Enfrentando longos engarrafamentos durante a ida e volta do trabalho, Rafaeli Ferreira, 32, comenta que, recentemente, recebeu três multas por usar o celular ao volante, e uma por estar sem cinto. “Muito disso pelo trabalho. No engarrafamento, tem as mensagens que não podem ser respondidas depois. Aí mexo no celular e a multa vem”, justifica. A moradora de Águas Lindas (GO) não esconde que o trânsito pesado faz as pessoas usarem o acostamento e vias exclusivas para chegar mais rápido ao seu destino. “Na via Estrutural, desde que começaram as obras, está terrível. Eu não vou mentir, não vou ficar uma, duas horas no engarrafamento sendo que tem um espaço ali para aproveitar”, confessa.
Graziela Furtado destaca que o cansaço pode ser um dos inimigos dos motoristas. “Isso porque reduzimos nossa capacidade de reagir aos estímulos ou alteramos nosso tempo de reação (ficamos mais lentos) quando estamos cansados”, explica. A psicóloga avalia que uma pessoa cansada pode assumir riscos que se estivesse em seu estado funcional adequado não os assumiria. “O mal julgamento de uma área cerebral chamada de pré-frontal em função do cansaço, pode ser um fator relevante nas infrações cometidas pelos motoristas. Para termos atenção ao volante precisamos de que essas áreas cerebrais estejam funcionando bem”, ressalta.
Se auto denominando “o rei das multas”, Matheus Henrique, 25, trabalha de motoboy há seis anos. Ele detalha que suas infrações são cometidas por dividir sua atenção com celular. “A última que tomei foi no Setor Comercial Sul, por atravessar de uma faixa para a outra. Nós motoboys acabamos cortando caminho por causa do tempo”, explica. O morador de São Sebastião diz que são diversas situações no qual tomou advertências, e a grande maioria por causa de seu trabalho. “Algumas são por passar acima da velocidade da via, mas tem também a não sinalização, ou pardais que instalaram recentemente e não conhecemos”, revela.
Impunidade
Para o presidente do Instituto Brasileiro de Segurança no Trânsito (IST), David Duarte, as pessoas que cometem infrações de trânsito no Brasil têm a certeza da impunidade. “O Código de Trânsito Brasileiro é muito ruim. Ele é excessivamente rigoroso, mas não tem fiscalização”, pondera. O especialista expõe que, em Brasília, 200 mil pessoas bebem e dirigem a cada fim de semana, mas que dificilmente todas são responsabilizadas pelos seus atos. “Você tem muitas fontes de distrações, celular é uma delas. Quando você mexe no celular, ao dirigir a 60 km/h, em um segundo você anda dezessete metros, ou seja, em seis segundos você anda cem metros às cegas”, alega.
David Duarte alerta que é necessário uma mudança na legislação brasileira, uma vez que cada dia mais pessoas são multadas.
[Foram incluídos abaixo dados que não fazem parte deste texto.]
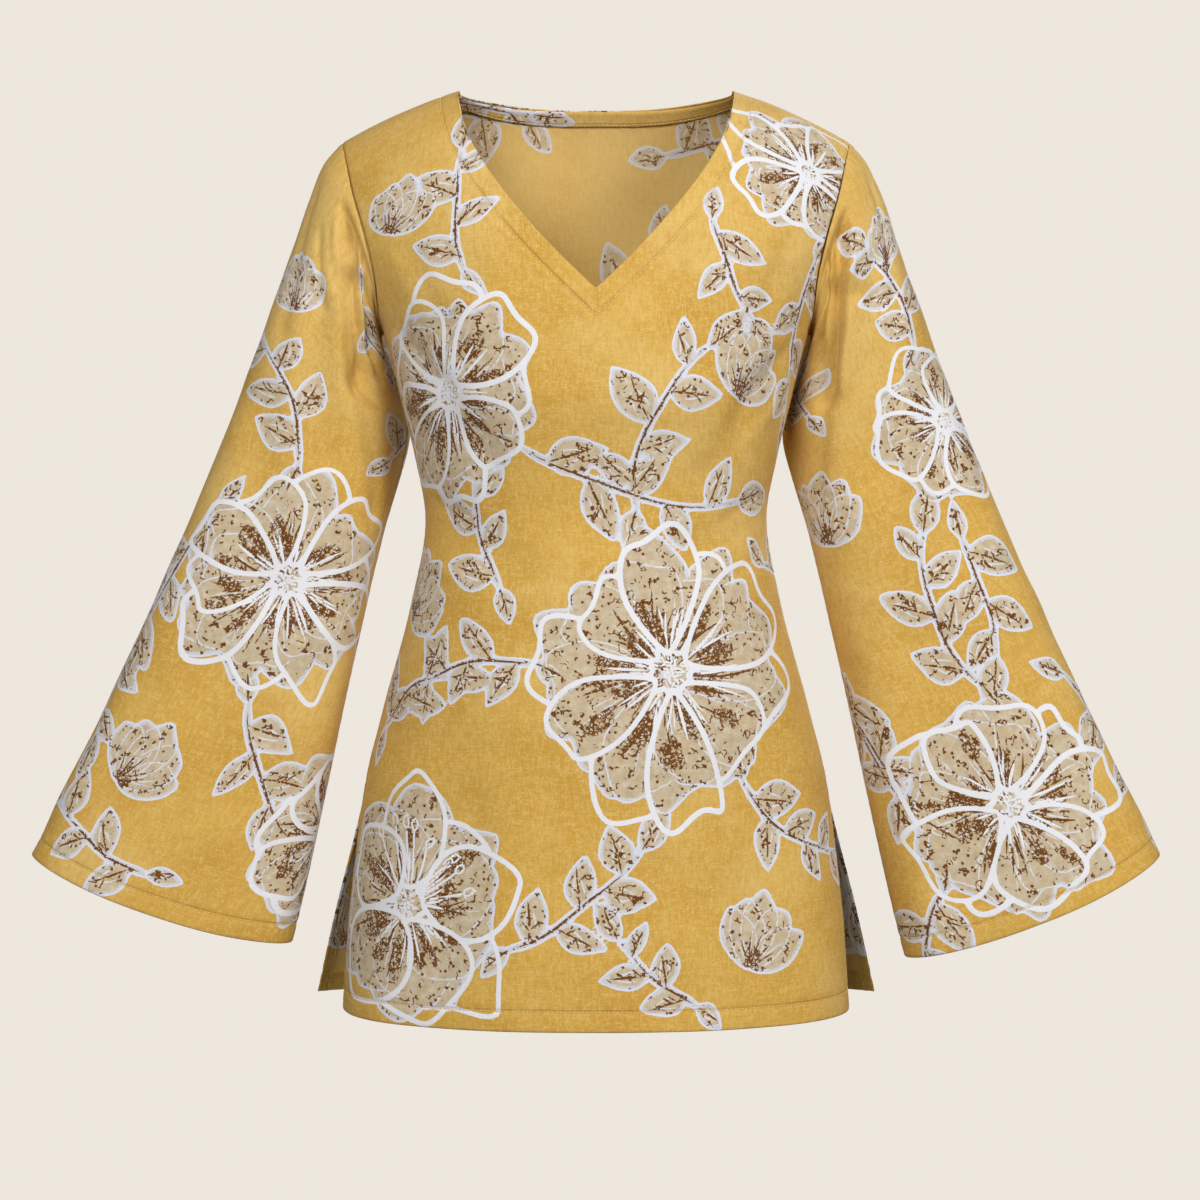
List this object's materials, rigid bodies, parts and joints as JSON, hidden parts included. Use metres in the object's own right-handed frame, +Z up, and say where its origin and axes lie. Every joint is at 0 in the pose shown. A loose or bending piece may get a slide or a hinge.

Todavia o problema não é resolvido. “Nossa legislação é extremamente rígida, mas também muito desobedecida. É preciso se inspirar nas leis da Europa, onde as regras são seguidas”, ressalta.
Luango Ahualli diz que pode ser frustrante para as pessoas que seguem corretamente as leis de trânsito observarem delitos como o uso indevido do acostamento para fugir de engarrafamentos. “Essas atitudes podem influenciar outras pessoas a adotarem comportamentos semelhantes, criando um efeito de “manada”. Para lidar com essa situação, é essencial que haja uma combinação de fiscalização rigorosa, aplicação de multas e campanhas educativas”, indica.
O professor especialista em trânsito pontua a necessidade de conscientizar os condutores sobre os impactos negativos dessas infrações, que são cometidas no dia a dia, em virtude de posteriormente pode acarretar grandes acidentes. “É necessário destacar a importância do respeito mútuo e da responsabilidade individual para garantir a segurança viária coletiva”, acredita.